If we are to consider this application as made to our discretion under the statute, the petition is insufficient, in that it sets forth no fact or circumstance whatever upon which it would be possible for us to exercise an intelligent discretion in determining the application. It is not averred, for instance, that any injustice has been done the prisoner in the course of the judicial proceedings had in the District Court; nor that any error of law intervened to his prejudice on his trial; nor that it is hoped that the judgment of conviction appearing to have been rendered against him will, for any reason, be disturbed here. It is not even stated that the appeal appearing to have been taken was taken in good faith; or that it will be prosecuted to a final determination in this Court. For these and like reasons, not necessary to be stated in detail, the petitioner has not brought the case within the statutory requirements concerning applications for bail after conviction of the crime of manslaughter.
The argument however, which was made in support of the petition denies the constitutionality of the statute in so far as it enacts that a conviction already had shall take away the right to bail, and leave it a question to be determined by the mere discretion of the Court, upon the facts appearing in the particular case. In support of this view the Constitution (Art. I, Sec. 7) is cited. Its language is as follows: " All persons shall be bailable by sufficient sureties, unless for capital offenses, when the proof is evident, or the presumption great."
Upon this it is claimed that the Constitution first announces the general rule that " all persons shall be bailable by sufficient sureties; " it next declares the only admissible exception to the rule, i. e., " capital offenses; " and, lastly, narrows this exception to those capital offenses " in which the proof is evident, or the presumption great."
It is insisted that the language of the Constitution is sufficiently broad to embrace not only a case where no trial has been had, but equally a case in which a conviction of an offense, less than capital in degree, has occurred; that the Constitution does not regard the particular stage of proceedings which the prosecution may have reached, but only the grade of the offense involved as being less than the capital grade. It is said that at common law an application for bail was addressed solely to the discretion of the Judges, " without certain rules to guide it, which has ever been regarded with jealousy by a people tenacious of liberty; " and that the purpose of the Constitution was to place the right to bail upon a more assured basis than mere discretion. It is true that at common law applications for bail in criminal cases were said to be addressed to the discretion of the Judges, to be exercised upon the circumstances appearing; the form of the entry upon which the prisoner was released on bail being " de gratia curioe speciali." We think, however, that the clause of the Constitution cited is only designed to alter this rule of the common law as to certain criminal cases before conviction; and that the matter of bail after conviction is still left discretionary, as it was at common law, with the modifications wrought by the statute of this State. We are of opinion that the Constitution, in declaring bail to be a matter of right, contemplated only those cases in which the guilt of the party had not been already judicially ascertained; cases in which the prisoner as yet stood upon his plea of not guilty, supported with all the presumptions of innocence with which the law delights to surround him. But when his trial has been had, and his plea proven false, the law will not stultify itself by presuming him other than that it has itself adjudged him to be. If the Constitution, indeed, intended to introduce the rule of absolute right to bail, as well after as before conviction of such felonies, it would result that no convict could be punished for his ascertained crime if he had either wealth or friends; for no mere pecuniary considerations could weigh against the alternative of a degrading imprisonment, at hard labor, for a crime involving moral turpitude. It would operate in practice as a mere money commutation for the infamous corporeal punishment which the law has denounced against the perpetration of crime.
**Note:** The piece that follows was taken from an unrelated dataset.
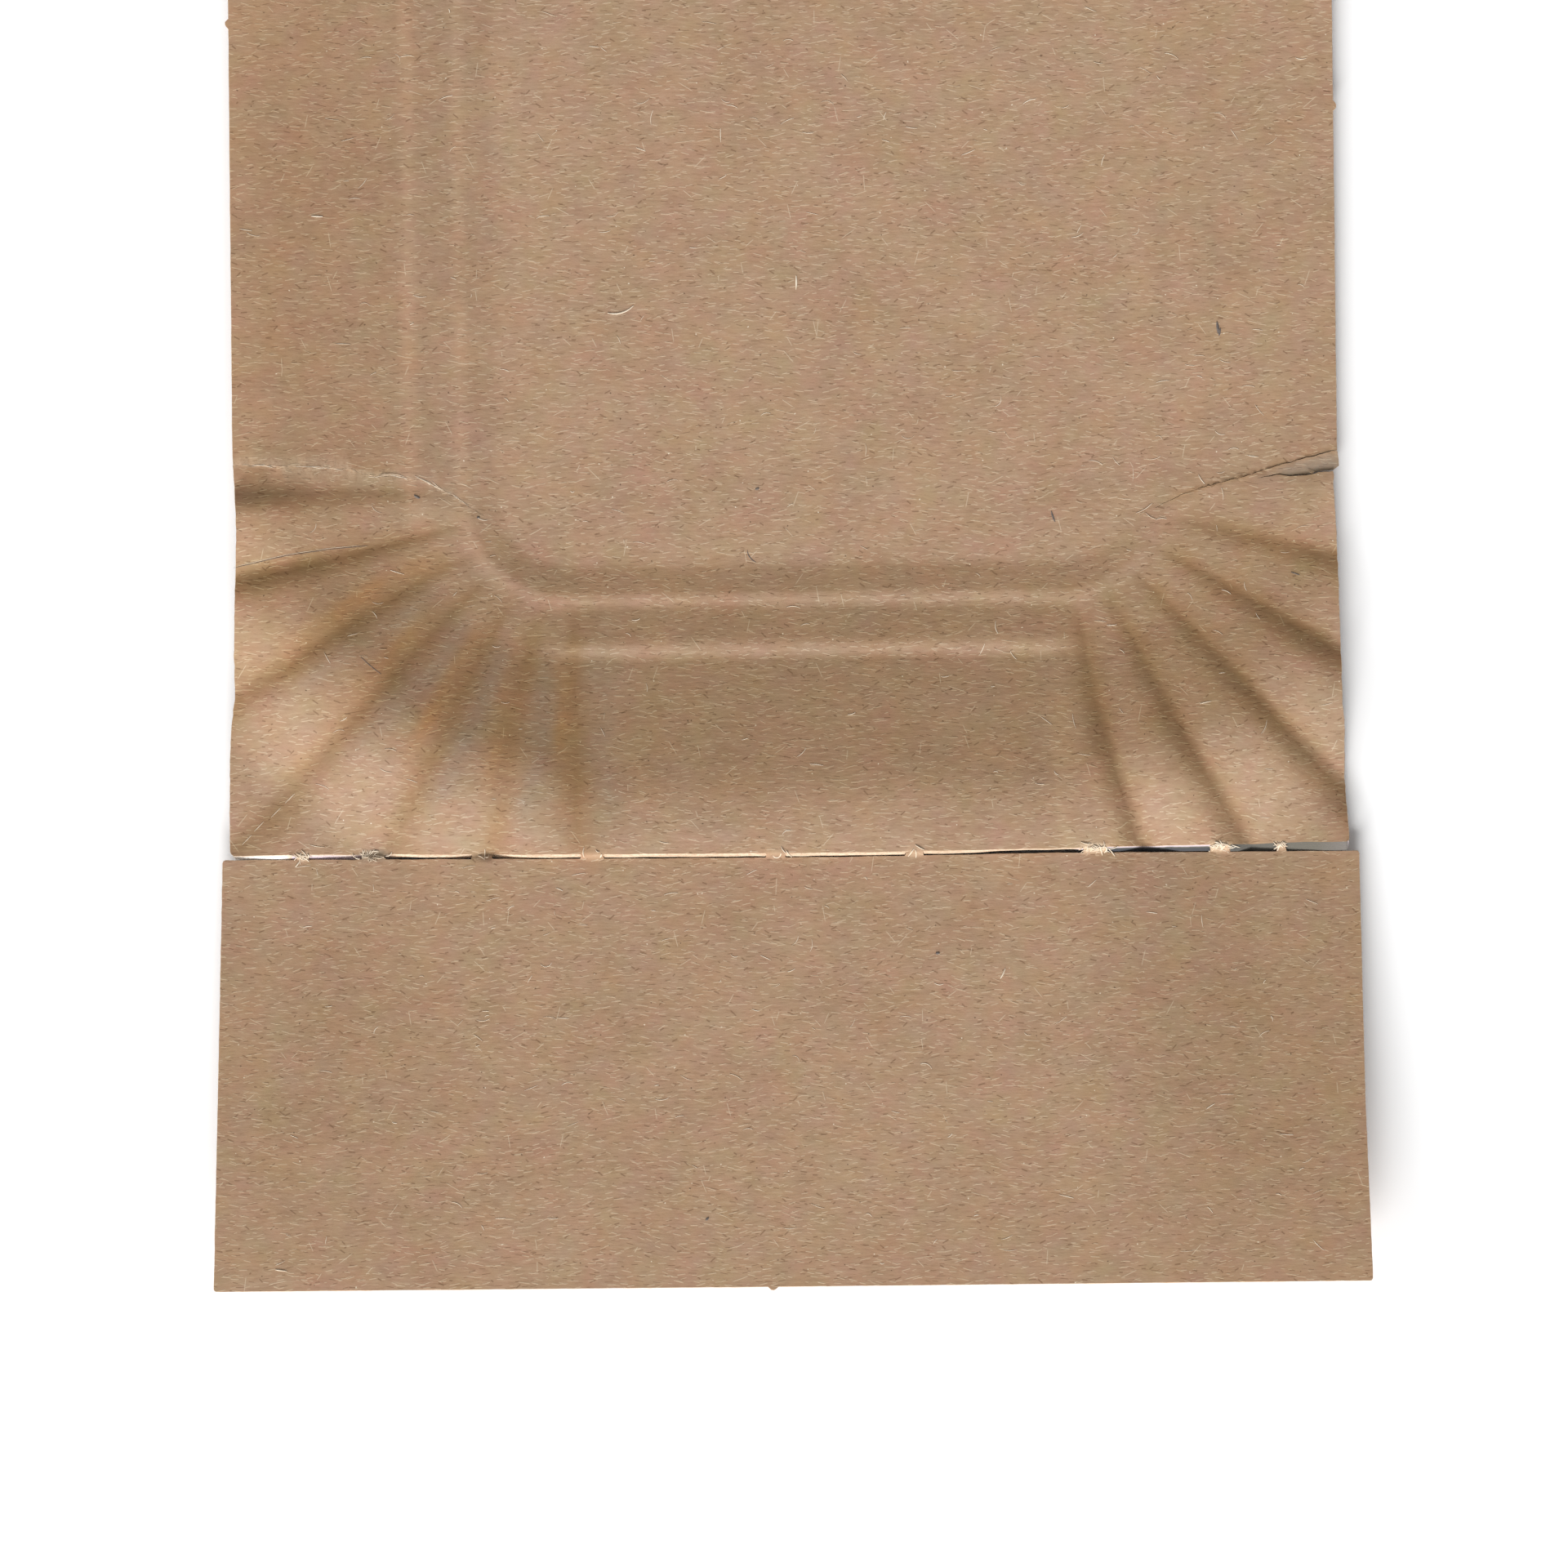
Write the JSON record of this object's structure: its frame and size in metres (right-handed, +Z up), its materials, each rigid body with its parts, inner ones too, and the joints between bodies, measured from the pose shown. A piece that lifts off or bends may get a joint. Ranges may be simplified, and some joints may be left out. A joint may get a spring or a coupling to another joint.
{
  "type": "cardboard food tray",
  "caption": "Shallow rectangular snack tray stamped from one brown board sheet, with pleated corners and a perforated tear-off panel.",
  "frame": {"origin": "middle of the stamped floor, on the floor's underside, which the tray stands on", "axes": "+Z up out of the food side, +Y along the tray away from the tear line, +X across the tray"},
  "size_m": [0.0902, 0.1841, 0.0046],
  "materials": {
    "board": "matte uncoated kraft board"
  },
  "bodies": {
    "root": {"tray": "board"}
  },
  "joints": []
}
The literal interpretation insisted upon--following, as it does, the mere words of the Constitution--would not only entitle the prisoner to bail, pending his appeal taken, but would have done so had he not taken an appeal at all. In this view it was unnecessary for him to have stated, as he has done in his petition, that he had appealed from the judgment of conviction, because, upon the literal reading of the Constitution, upon which he insists, that is not a condition imposed upon his right to bail; it is one which is only to be found in the statute, which he seems, however, to have so far observed, even while coming here to assail its constitutionality. Indeed, upon the interpretation here insisted upon, the right to object would still belong to the prisoner, even if it had appeared in the petition that his appeal was no longer pending here, but that the judgment of the District Court had been affirmed in this Court, because it will be seen that the mere words of the Constitution have not, for this purpose, announced any distinction between cases in which judgments have been already affirmed and cases yet pending on appeal. In either case, or, indeed, in any other conceivable case in which an offense less in degree than capital should be involved, the absolute right to bail must, upon this theory, be accorded to every prisoner; at least, so long as the phrase " all persons" is sufficiently comprehensive to include him, he must continue to be " bailable by sufficient sureties." A construction leading to such consequences cannot be supposed to have been intended by the framers of the Constitution, and, in our opinion, ought not to be attributed by us to that instrument.
The application must be denied and the prisoner remanded, and it is so ordered.